The foundation's scientific agenda addresses 'big questions', which has sometimes resulted in work that many researchers regard as scientifically marginal. One field popular with the foundation is positive psychology, which seeks to gauge the effects of positive thinking on patients, and which critics argue has yielded little. Also heavily supported are cosmological studies into the existence of multiple universes -- a notion frequently criticized for lying at the edge of falsifiability. The concern is that such research has been unduly elevated by the foundation's backing. But whatever one thinks of positive psychology and the like, the foundation's support has not taken anything away from conventional funding. And in the field of cosmology at least, it has arguably yielded some new and interesting ideas.

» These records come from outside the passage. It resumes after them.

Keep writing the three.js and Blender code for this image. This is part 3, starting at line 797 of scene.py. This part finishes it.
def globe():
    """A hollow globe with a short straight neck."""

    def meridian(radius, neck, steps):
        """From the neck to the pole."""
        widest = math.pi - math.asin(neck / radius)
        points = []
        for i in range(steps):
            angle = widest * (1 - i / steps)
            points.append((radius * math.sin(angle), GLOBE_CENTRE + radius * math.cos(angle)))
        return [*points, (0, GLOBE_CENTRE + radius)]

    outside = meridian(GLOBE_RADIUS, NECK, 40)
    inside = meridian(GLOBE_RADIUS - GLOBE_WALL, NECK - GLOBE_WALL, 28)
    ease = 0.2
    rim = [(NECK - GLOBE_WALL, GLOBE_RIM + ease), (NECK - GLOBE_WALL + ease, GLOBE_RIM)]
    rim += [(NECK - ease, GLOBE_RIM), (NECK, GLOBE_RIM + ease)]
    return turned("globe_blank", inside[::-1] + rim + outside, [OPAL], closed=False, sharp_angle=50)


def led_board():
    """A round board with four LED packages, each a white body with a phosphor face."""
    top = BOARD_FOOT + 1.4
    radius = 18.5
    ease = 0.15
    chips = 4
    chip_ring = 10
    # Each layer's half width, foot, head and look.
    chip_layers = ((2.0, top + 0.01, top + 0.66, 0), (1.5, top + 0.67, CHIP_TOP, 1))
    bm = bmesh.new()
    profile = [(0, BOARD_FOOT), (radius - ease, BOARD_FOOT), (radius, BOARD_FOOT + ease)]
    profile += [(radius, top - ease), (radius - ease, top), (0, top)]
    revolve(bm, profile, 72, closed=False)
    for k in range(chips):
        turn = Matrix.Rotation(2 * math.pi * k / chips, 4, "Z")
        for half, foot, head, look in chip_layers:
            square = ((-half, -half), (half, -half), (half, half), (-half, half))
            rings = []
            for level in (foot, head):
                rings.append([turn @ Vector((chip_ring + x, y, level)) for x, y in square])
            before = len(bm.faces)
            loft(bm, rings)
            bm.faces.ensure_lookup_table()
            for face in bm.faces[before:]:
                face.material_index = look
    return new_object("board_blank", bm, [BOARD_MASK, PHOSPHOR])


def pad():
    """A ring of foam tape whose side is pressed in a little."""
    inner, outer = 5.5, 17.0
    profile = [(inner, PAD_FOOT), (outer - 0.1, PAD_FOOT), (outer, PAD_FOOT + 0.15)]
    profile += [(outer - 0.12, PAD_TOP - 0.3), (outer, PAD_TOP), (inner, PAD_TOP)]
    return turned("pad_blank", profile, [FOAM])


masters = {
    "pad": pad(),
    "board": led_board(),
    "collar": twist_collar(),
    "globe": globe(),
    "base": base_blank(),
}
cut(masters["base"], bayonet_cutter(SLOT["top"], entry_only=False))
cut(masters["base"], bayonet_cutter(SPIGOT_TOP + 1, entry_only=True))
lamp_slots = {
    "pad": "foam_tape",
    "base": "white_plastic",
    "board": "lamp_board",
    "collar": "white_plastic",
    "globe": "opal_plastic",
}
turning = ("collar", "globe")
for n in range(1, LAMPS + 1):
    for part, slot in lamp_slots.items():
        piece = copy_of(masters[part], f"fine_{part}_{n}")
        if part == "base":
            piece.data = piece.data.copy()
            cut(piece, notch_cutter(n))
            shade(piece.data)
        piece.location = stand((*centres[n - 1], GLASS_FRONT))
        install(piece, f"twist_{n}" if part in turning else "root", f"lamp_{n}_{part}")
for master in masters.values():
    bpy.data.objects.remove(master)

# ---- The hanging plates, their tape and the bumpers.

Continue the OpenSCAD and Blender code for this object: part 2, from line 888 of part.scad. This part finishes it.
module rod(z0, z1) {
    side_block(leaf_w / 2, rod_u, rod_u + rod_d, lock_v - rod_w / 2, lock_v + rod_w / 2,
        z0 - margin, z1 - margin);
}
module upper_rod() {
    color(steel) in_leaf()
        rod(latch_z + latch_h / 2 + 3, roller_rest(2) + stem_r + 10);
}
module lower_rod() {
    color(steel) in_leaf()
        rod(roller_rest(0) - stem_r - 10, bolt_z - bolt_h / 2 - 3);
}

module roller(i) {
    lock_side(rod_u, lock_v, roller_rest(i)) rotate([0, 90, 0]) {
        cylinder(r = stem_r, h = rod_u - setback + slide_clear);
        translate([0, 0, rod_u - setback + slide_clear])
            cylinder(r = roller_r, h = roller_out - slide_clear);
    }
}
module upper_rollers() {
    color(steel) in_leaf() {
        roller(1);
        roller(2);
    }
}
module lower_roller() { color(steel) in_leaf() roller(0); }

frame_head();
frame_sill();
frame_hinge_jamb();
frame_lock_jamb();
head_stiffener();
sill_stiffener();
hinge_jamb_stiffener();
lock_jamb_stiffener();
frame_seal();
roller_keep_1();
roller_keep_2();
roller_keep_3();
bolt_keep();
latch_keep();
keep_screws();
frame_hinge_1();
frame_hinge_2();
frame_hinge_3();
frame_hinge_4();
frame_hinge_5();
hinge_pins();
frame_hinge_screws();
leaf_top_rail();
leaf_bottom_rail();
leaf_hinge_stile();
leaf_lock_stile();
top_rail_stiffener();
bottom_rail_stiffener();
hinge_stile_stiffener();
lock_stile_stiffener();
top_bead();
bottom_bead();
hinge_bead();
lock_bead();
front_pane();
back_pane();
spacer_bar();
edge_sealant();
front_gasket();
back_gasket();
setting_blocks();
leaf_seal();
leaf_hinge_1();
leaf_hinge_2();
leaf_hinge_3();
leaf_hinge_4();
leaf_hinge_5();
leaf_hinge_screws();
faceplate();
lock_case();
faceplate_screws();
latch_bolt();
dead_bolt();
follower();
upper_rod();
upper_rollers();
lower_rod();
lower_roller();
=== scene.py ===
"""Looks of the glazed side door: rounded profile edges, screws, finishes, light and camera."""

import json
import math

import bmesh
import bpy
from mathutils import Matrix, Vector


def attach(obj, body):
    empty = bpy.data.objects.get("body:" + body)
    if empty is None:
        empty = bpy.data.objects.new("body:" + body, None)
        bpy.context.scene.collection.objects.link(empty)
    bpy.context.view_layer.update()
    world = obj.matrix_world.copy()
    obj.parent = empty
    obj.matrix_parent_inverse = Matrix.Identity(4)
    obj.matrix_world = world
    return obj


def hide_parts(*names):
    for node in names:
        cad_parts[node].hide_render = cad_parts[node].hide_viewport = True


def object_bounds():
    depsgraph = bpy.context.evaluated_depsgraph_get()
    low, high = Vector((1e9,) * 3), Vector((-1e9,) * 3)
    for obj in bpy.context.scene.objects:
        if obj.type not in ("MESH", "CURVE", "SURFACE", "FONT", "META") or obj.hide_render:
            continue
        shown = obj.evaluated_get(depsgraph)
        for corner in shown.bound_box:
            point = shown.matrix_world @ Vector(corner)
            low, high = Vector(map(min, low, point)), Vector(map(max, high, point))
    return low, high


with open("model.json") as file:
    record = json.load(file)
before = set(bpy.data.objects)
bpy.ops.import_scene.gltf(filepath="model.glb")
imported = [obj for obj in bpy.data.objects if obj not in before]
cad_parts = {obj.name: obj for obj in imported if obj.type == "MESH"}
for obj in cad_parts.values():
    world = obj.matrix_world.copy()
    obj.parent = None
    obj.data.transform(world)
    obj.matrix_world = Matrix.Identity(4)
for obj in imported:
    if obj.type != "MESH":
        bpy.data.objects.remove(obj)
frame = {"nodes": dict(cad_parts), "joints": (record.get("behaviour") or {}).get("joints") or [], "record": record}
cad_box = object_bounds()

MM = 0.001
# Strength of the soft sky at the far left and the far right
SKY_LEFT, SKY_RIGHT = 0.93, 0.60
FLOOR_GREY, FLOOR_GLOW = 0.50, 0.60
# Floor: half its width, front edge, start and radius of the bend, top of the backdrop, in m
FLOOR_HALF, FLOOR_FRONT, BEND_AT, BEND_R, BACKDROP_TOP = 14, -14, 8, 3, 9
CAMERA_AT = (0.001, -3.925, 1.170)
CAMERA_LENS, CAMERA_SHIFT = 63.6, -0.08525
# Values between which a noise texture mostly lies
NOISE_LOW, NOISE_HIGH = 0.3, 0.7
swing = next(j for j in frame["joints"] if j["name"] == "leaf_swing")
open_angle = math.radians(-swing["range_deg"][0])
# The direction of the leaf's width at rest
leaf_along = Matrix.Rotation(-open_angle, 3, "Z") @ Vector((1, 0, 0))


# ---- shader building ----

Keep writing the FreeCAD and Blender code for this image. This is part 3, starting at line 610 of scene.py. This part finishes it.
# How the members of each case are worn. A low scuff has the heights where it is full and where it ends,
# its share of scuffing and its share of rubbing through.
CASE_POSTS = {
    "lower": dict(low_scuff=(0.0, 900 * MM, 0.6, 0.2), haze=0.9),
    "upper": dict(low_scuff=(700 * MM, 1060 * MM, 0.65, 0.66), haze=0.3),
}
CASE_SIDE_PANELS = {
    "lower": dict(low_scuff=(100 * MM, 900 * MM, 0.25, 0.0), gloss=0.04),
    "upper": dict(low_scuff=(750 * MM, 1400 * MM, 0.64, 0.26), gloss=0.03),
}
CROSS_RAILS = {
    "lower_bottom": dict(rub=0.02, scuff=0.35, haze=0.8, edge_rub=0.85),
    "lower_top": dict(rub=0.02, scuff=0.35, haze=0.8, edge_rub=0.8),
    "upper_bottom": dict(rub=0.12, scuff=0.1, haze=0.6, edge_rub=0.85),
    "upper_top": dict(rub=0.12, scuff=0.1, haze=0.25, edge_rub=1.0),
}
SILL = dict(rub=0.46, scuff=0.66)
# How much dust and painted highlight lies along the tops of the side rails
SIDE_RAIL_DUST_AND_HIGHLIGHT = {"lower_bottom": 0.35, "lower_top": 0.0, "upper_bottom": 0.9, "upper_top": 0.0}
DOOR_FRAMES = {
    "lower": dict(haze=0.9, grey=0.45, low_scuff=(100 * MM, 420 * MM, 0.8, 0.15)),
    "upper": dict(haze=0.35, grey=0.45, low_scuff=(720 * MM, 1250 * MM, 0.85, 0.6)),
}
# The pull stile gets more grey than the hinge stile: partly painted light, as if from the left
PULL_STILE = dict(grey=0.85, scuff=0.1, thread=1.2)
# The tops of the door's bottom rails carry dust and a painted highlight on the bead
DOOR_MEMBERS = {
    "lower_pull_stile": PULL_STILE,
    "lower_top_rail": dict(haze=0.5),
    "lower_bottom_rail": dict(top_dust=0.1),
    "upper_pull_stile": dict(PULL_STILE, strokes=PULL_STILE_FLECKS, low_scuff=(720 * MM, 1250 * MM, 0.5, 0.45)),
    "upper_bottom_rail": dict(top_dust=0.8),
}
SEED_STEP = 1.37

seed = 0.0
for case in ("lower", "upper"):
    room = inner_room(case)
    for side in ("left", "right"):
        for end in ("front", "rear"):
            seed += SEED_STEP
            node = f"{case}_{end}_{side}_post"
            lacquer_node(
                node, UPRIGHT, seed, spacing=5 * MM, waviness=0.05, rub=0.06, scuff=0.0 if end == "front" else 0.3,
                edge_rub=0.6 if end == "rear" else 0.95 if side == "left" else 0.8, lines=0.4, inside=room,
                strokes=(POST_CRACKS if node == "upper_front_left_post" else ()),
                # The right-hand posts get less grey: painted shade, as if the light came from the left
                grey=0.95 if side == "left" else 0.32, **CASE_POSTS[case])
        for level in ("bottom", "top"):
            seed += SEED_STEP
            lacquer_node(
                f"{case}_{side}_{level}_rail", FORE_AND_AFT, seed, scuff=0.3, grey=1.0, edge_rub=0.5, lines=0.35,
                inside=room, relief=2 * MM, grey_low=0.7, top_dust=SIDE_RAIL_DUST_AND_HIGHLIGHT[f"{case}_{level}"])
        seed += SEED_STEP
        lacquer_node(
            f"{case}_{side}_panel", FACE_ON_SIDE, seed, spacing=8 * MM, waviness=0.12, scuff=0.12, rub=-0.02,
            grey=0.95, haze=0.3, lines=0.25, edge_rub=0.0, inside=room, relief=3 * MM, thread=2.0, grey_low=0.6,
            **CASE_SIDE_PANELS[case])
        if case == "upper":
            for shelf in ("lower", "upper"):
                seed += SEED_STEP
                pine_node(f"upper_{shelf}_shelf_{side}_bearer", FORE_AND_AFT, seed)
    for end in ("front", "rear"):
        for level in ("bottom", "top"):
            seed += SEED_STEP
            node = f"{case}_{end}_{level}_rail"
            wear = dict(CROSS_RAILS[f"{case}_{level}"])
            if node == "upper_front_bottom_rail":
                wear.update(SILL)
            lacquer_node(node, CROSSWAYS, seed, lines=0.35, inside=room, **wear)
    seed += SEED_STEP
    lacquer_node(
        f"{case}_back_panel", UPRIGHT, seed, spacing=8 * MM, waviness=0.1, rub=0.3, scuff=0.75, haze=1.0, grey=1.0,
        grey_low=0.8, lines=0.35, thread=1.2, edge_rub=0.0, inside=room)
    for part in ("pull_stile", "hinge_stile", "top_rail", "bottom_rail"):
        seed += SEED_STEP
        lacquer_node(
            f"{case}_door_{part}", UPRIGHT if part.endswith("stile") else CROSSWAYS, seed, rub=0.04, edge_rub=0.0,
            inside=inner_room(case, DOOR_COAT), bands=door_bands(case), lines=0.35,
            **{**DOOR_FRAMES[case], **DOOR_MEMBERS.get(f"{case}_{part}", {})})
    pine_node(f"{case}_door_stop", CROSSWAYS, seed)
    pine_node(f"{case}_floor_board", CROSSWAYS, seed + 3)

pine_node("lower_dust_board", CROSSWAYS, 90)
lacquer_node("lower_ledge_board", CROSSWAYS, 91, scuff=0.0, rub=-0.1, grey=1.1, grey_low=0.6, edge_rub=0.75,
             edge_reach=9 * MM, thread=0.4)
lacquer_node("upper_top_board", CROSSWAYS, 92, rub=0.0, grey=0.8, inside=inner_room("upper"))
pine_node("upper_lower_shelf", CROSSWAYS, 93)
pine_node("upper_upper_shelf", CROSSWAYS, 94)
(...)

The foundation's management now falls chiefly to Templeton's son, John M. Templeton Jr, whose Christian beliefs are reportedly much more conventional than his father's. A critical scrutiny of the foundation's scientific influence continues to be warranted, and no scientific organization should accept sums of money so large that its mission could be perceived as being swayed by religious or spiritual considerations. But critics' total opposition to the Templeton Foundation's unusual mix of science and spirituality is unwarranted.